Ian is now the dockmaster at South Harbour Village Marina in Southport and he caught a glimpse of us heading toward the nearby anchorage. He immediately called us on the radio and offered us a spot in the marina for the night, which we were very happy to accept. Ian and Jen took us out to dinner at the Rusty Hook, right beside the marina. We had a great time hanging with them, and as we said goodnight, we knew it would be for a while.
Saturday morning, we were again up with the sun and shortly underway. We put about 20 miles under the keel, and then at a particular point as we were nearing the South Carolina border, we slowed down for a no-wake zone. As we exited the zone, I began to throttle the engines back up and SOMETHING was wrong. The engines did not sound right at all. I gave the helm to Stacey and ran below to check on the engines and noted that there was coolant on the floor by the starboard engine, and I ran aft and noted that the engine was belching out white smoke. That was all I needed to decide that we may have lost a head gasket in that engine, so I shut it down. Not. Good.
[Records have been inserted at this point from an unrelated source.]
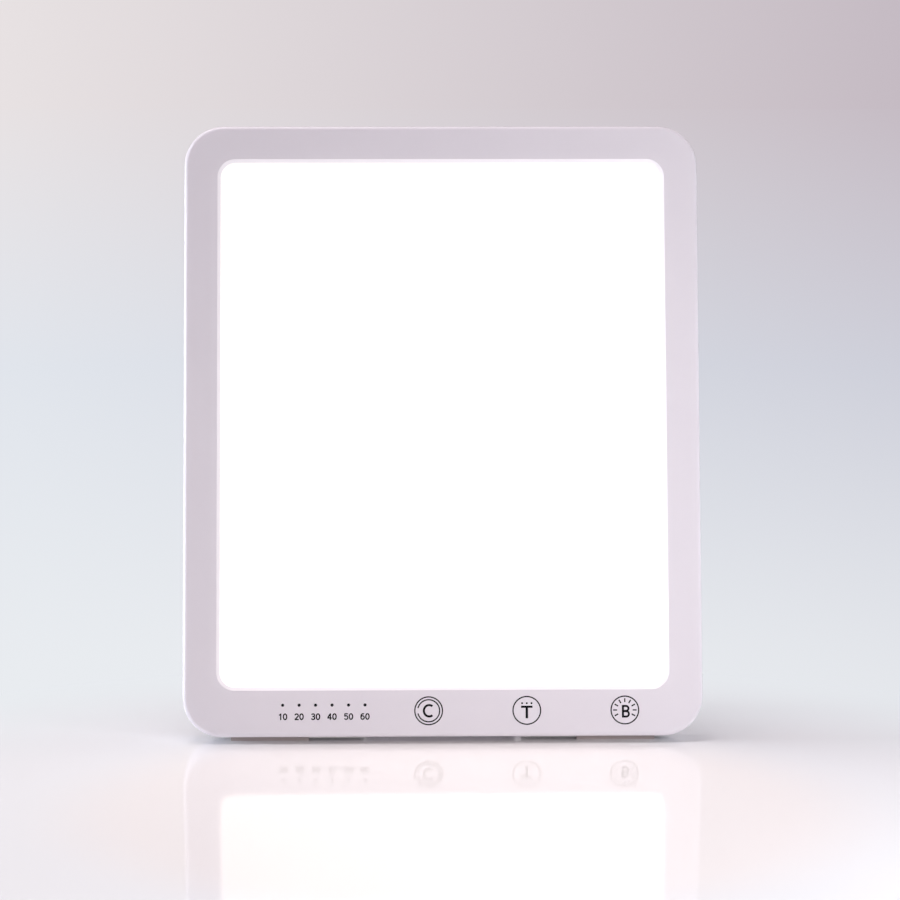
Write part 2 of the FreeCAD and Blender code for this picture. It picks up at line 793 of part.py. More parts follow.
fixed = {
    "front_frame": make_front_frame(),
    "foam_gasket": make_foam_gasket(),
    "diffuser_panel": make_diffuser_panel(),
    "diffuser_film": make_sheet(sheet_w, film_y, guide_y),
    "light_guide": make_sheet(guide_w, guide_y, reflector_y),
    "reflector_sheet": make_sheet(sheet_w, reflector_y, plate_y),
    "heat_spreader": make_heat_spreader(),
    "led_strip_right": make_led_strip(),
    "led_strip_left": mirrored(make_led_strip()),
    "led_chips_right": make_led_chips(),
    "led_chips_left": mirrored(make_led_chips()),
    "led_leads_right": make_led_leads(),
    "led_leads_left": mirrored(make_led_leads()),
    "control_board": make_control_board(),
    "key_pads": make_key_pads(),
    "indicator_light_pipe": make_indicator_pipe(),
    "indicator_leds": make_indicator_leds(),
    "power_inductors": make_inductors(),
    "board_capacitors": make_capacitors(),
    "dimmer_transistors": make_transistors(),
    "microcontroller": make_controller(),
    "strip_connectors": make_strip_connectors(),
    "dc_jack": make_dc_jack(),
    "dc_jack_pin": make_dc_jack_pin(),
    "back_cover": make_back_cover(),
    "cover_screws": make_cover_screws(),
    "plate_screws": make_plate_screws(),
    "board_screws": make_board_screws(),
    "hinge_pin_right": make_hinge_pin(),
    "hinge_pin_left": mirrored(make_hinge_pin()),
    "hinge_washers": make_hinge_washers(),
}
nodes = {name: leaned(shape) for name, shape in fixed.items()}
nodes["bottom_foot_right"] = floor_trimmed(leaned(foot_strip(1, 0)))
nodes["bottom_foot_left"] = floor_trimmed(leaned(foot_strip(-1, 0)))
nodes["stand_leg"] = leaned(swung_open(make_stand_leg()))
nodes["stand_foot"] = floor_trimmed(leaned(swung_open(make_stand_foot())))

# the origin is on the floor, under the middle of the whole object's box
whole = Part.makeCompound(list(nodes.values())).optimalBoundingBox()
shift = V(0, -(whole.YMin + whole.YMax) / 2, 0)

os.makedirs("parts", exist_ok=True)
for name, shape in nodes.items():
    shape.translate(shift)
    if not shape.isValid():
        print("not valid:", name)
    shape.exportStep("parts/" + name + ".step")


def row_point(x, y, z):
    """Where a point of the upright panel lies once the panel leans."""
    point = V(x, y * run + z * rise, floor_lift + z * run - y * rise) + shift
    return [round(value, 4) for value in point]


print("nodes", len(nodes))
print("box", [round(v, 3) for v in (whole.XLength, whole.YLength, whole.ZLength)])
print("hinge axis", row_point(0, hinge_y, hinge_height))
print("inlet mouth", row_point(jack_x, jack_mouth, board_mid_z))
for name in ("bottom_foot_left", "bottom_foot_right", "stand_foot"):
    sole = min(nodes[name].Faces, key=lambda face: face.CenterOfMass.z)
    print(name, "sole centre", [round(v, 4) for v in sole.CenterOfMass], "area", round(sole.Area, 2))
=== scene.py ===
import json
import math

import bmesh
import bpy
from mathutils import Matrix, Vector
from mathutils.geometry import delaunay_2d_cdt


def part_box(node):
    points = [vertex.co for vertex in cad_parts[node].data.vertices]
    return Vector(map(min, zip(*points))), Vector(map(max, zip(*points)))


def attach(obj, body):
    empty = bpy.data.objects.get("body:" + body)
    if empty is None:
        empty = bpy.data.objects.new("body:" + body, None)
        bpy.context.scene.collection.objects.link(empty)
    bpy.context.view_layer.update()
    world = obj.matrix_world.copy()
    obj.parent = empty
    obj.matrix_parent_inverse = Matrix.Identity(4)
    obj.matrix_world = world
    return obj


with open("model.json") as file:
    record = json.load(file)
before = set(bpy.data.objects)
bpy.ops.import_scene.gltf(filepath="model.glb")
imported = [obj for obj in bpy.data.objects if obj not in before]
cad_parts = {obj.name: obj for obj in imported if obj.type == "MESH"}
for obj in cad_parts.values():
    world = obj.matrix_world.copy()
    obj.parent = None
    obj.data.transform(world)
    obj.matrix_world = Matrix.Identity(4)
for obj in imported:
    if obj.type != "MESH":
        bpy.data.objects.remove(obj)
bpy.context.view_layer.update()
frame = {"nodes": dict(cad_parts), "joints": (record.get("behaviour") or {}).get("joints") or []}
scene = bpy.context.scene
scene.view_settings.view_transform = "Standard"
mm = 0.001

# the panel: its lean in degrees, and its hinge behind the face and above the lower edge, in mm
panel = {
    "lean": 12.0,
    "hingeDepth": 14.6,
    "hingeUp": 190.0,
}
hinge = Vector(frame["joints"][0]["pos_m"])
hingeOnPanel = Vector((0, panel["hingeDepth"] * mm, panel["hingeUp"] * mm))
leanBack = Matrix.Rotation(-math.radians(panel["lean"]), 4, "X")
panelPlace = Matrix.Translation(hinge) @ leanBack @ Matrix.Translation(-hingeOnPanel)


def linear(hexColour):
    channels = [int(hexColour[i:i + 2], 16) / 255 for i in (1, 3, 5)]
    bright = [c / 12.92 if c <= 0.04045 else ((c + 0.055) / 1.055) ** 2.4 for c in channels]
    return (*bright, 1.0)


def addNode(tree, kind, inputs=None, **settings):
    node = tree.nodes.new(kind)
    for name, value in settings.items():
        setattr(node, name, value)
    for name, value in (inputs or {}).items():
        if isinstance(value, bpy.types.NodeSocket):
            tree.links.new(value, node.inputs[name])
        else:
            node.inputs[name].default_value = value
    return node


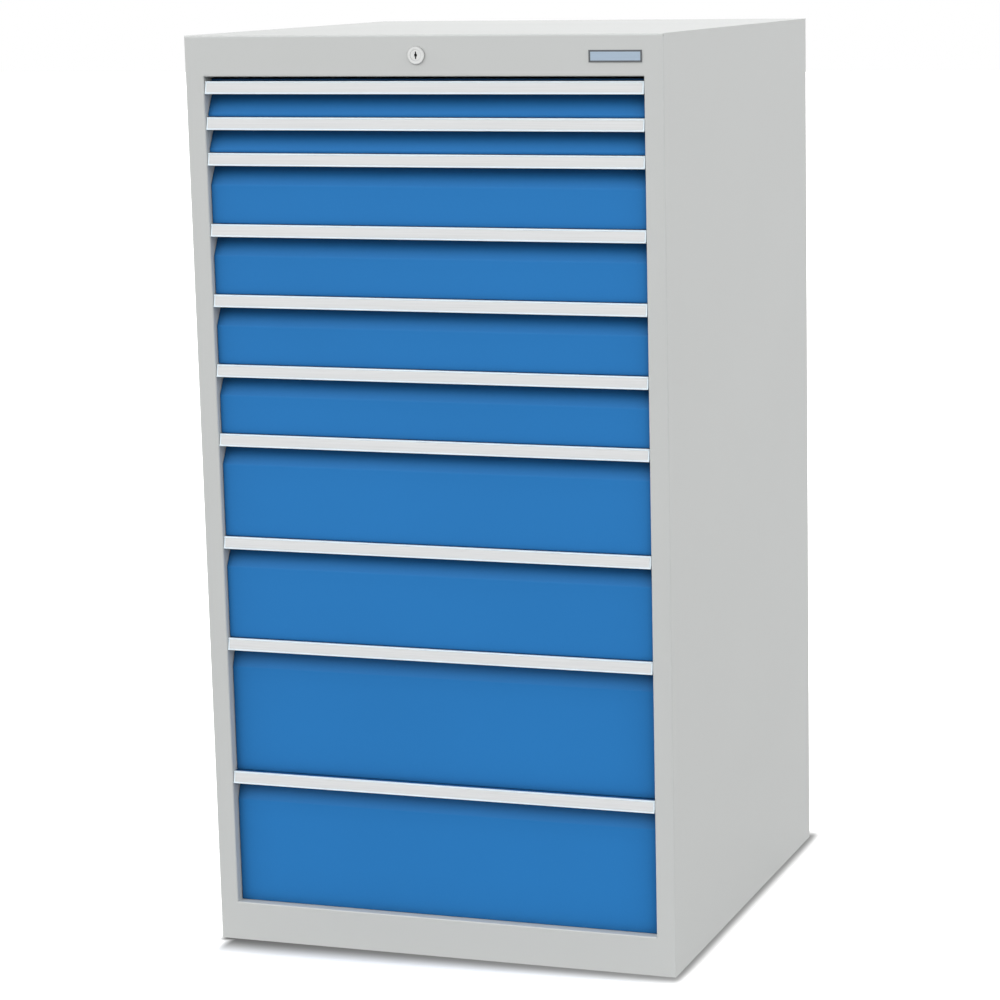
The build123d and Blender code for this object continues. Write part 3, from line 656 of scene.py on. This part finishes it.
RIB_ROWS = rows_tree("rib rows", "GeometryNodeMeshCylinder",
                     {"Vertices": RIB_SIDES, "Radius": "Size", "Depth": "Height"}, fill_type="NGON")
rib_count = int((WALL_REAR_Y - WALL_FRONT_Y - 2 * RIB_ROW_START) / RIB_SPACING) + 1
for number in DRAWERS:
    low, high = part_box(f"drawer_{number}_box")
    bottom, top = low[2] + WALL_FOLD + RIB_END_GAP, high[2] - RIB_END_GAP
    starts = [(side * WALL_INNER_HALF, WALL_FRONT_Y + RIB_ROW_START, (bottom + top) / 2) for side in (-1, 1)]
    ribs = grown_rows(f"wall_ribs_{number}", RIB_ROWS, starts, {
        "Count": rib_count, "Spacing": RIB_SPACING, "Size": RIB_RADIUS, "Height": top - bottom,
        "Material": drawer_paint})
    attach(ribs, f"drawer_{number}")
print("ribs:", rib_count, "on each wall,", len(ribs.data.polygons), "faces a drawer")

# %% [markdown]
# A telescopic slide runs on two pairs of ball rows: one pair between the cabinet's member and the middle one,
# the other between the middle one and the drawer's. The frame has each cage as a plain strip. The balls stand
# out of it a little above and below, where they touch the races. They are polished steel.

# %% Balls in the cages
BALL_RADIUS = 1.85 * MM
BALL_SPACING = 9.0 * MM
BALL_SEGMENTS = 8
BALL_RINGS = 5
BALL_STEEL = (0.76, 0.77, 0.76, 1)
CAGE_LENGTH = 292.0 * MM
CAGE_END_GAP = 7.0 * MM
OUTER_CAGE = {"x": 317.6 * MM, "y": -26.0 * MM, "heights": (1.6 * MM, 30.6 * MM)}
INNER_CAGE = {"x": 315.3 * MM, "y": -334.0 * MM, "heights": (6.2 * MM, 26.0 * MM)}

ball_steel = finish_material(
    "polished balls", DRAWN, {"Colour": BALL_STEEL, "Stretch": ALONG_X, "Roughness": 0.2}, {"Metallic": 1.0})
BALL_ROWS = rows_tree("ball rows", "GeometryNodeMeshUVSphere",
                      {"Segments": BALL_SEGMENTS, "Rings": BALL_RINGS, "Radius": "Size"})
ball_count = int((CAGE_LENGTH - 2 * CAGE_END_GAP) / BALL_SPACING) + 1
for number in DRAWERS:
    low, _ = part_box(f"slide_middle_{number}")
    starts = [(side * cage["x"], cage["y"] + CAGE_END_GAP, low[2] + height)
              for cage in (OUTER_CAGE, INNER_CAGE) for height in cage["heights"] for side in (-1, 1)]
    balls = grown_rows(f"slide_balls_{number}", BALL_ROWS, starts, {
        "Count": ball_count, "Spacing": BALL_SPACING, "Size": BALL_RADIUS, "Material": ball_steel})
    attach(balls, f"middle_slides_{number}")
print("balls:", ball_count, "in each of", len(starts), "rows,", len(balls.data.polygons), "faces a drawer")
We began looking at local repair options and trying to decide if we should go forward on one engine or turn around and go back on one engine. Ultimately, after considering our options and calling a couple of local friends to figure out how we'd find needed support to figure this all out, we decided that heading back to Ian's marina in Southport made the most sense, so we came about and ran slowly on one engine back from whence we came, arriving around 1:00pm.
As soon as we were back in Southport, I began making calls to try to figure out next steps, but being a Saturday afternoon, most (read: all) of my calls that day achieved nothing. Sunday was similar. Monday came around, and I made a flurry of phone calls to marine mechanics and parts shops. For half of the day, all I did was talk to voice mail systems and answering machines. The first call that actually "landed" was to a parts supplier in Washington State who was able to ship me a head gasket. I placed the order and then, in a fit of frustration from not being able to speak with a mechanic, called Earl Summerville, known as the "Hino Whisperer." Our engines were made by Hino, which is a subsidiary of Toyota.
I described everything to Earl and he stopped me and said, "That doesn't sound like a head gasket to me. I think it's a bad injector. Pull your fuel injectors and get them pop-tested."
I immediately called the west-coast vendor back and asked them to "pause" the order until I knew more. They agreed. Then I climbed into the engine room and started removing fuel injectors—the very same fuel injectors we just had rebuilt in northern Maryland. The first one I pulled out seemed visually okay. The second one was coated in a weird orange slime—mind you the anti-freeze we use is made for diesel engines and it's ORANGE! It was around then that one of the extremely busy and overbooked mechanics I had called stopped by briefly to see how we were doing. I told him about my call to Earl, and he agreed that it made the most sense. I pulled the rest of the injectors and they looked just like the first. I marked the slimy one with a zip tie, and Stacey started researching how we might get up to Wilmington to the only reputable diesel machine shop she could find in the area.
After some checking around, Stacey came up with the names of a couple who frequently help boaters in need in the area—Robert and Kay. They have completed the Great Loop, just as we have, and after a short conversation with Robert, they offered to loan us a car to run to the machine shop! Robert drove to the marina, we jumped in with him and visited with them at their home for an hour or two, and then we drove back to the marina in their car to be poised to make the trip to the shop first thing in the morning. Stacey had already contacted "Diesel Parts of Carolina" and they offered to check out our injectors if we could get there shortly after they opened at 8:00am.
I rose at 6:40am, and by 7:30am or so, we were on the road. We arrived at the shop at 8:12am and by 8:20am we were asked to join Jeff, the expert technician, at his workbench to see what he'd discovered. The slimy injector was stuck in the "open" position, and was not popping, nor aerosolizing fuel at all. The other five checked out just perfectly. Jeff tinkered with it right in front of us, and had it testing out perfectly within minutes. We thanked him, paid for his time, took a wonderful tour of the shop, and then shuffled off to buy a few things at Trader Joe's (we had a car in a city, after all) and Sam's Club. We then ran back down to Southport where I reinstalled the injectors and started the boat. She purred.
Disaster averted, I called the company in Washington and canceled the order for the head gasket and thanked them. We then went and told Ian the good news and settled up with him for our 5 nights on his dock (we decided to stay one more night and celebrate, since it was already so late in the day, and we still had a car to return). Ian was exceptionally kind to us and made a very difficult situation so much less stressful than it otherwise might've been. We are eternally in his debt.
We called Robert and Kay and drove over to return their car. They gave us the tour of their home and their nearby loop yacht, and then Robert drove us back to the marina in time for our dinner and a relaxing sleep without a broken boat hanging over our heads.
Wednesday morning—this morning—we got off the dock sometime in the 8:00am hour and ran all day. We did stop in Little River (not long after sighting a manatee by Calabash Creek) at Cricket Cove Marina for fuel at the verifiably least expensive diesel stop in this area of the ICW—we paid $5.04 per gallon for about 140 gallons. This "top off" should get us most of the way to Florida. So here we are at anchor. It's pitch black out. We hear owls and crickets. This part of the ICW is completely freshwater. We are swinging at anchor by cypress trees in a little oxbow, and we are simply thrilled to be underway again. We're now on a mission to get south to our beloved Sanford, Florida, and hope to make it sooner than later. Tomorrow we will run down river through Winyah Bay past Georgetown, SC. We should be in or near Florida when next I post a blog.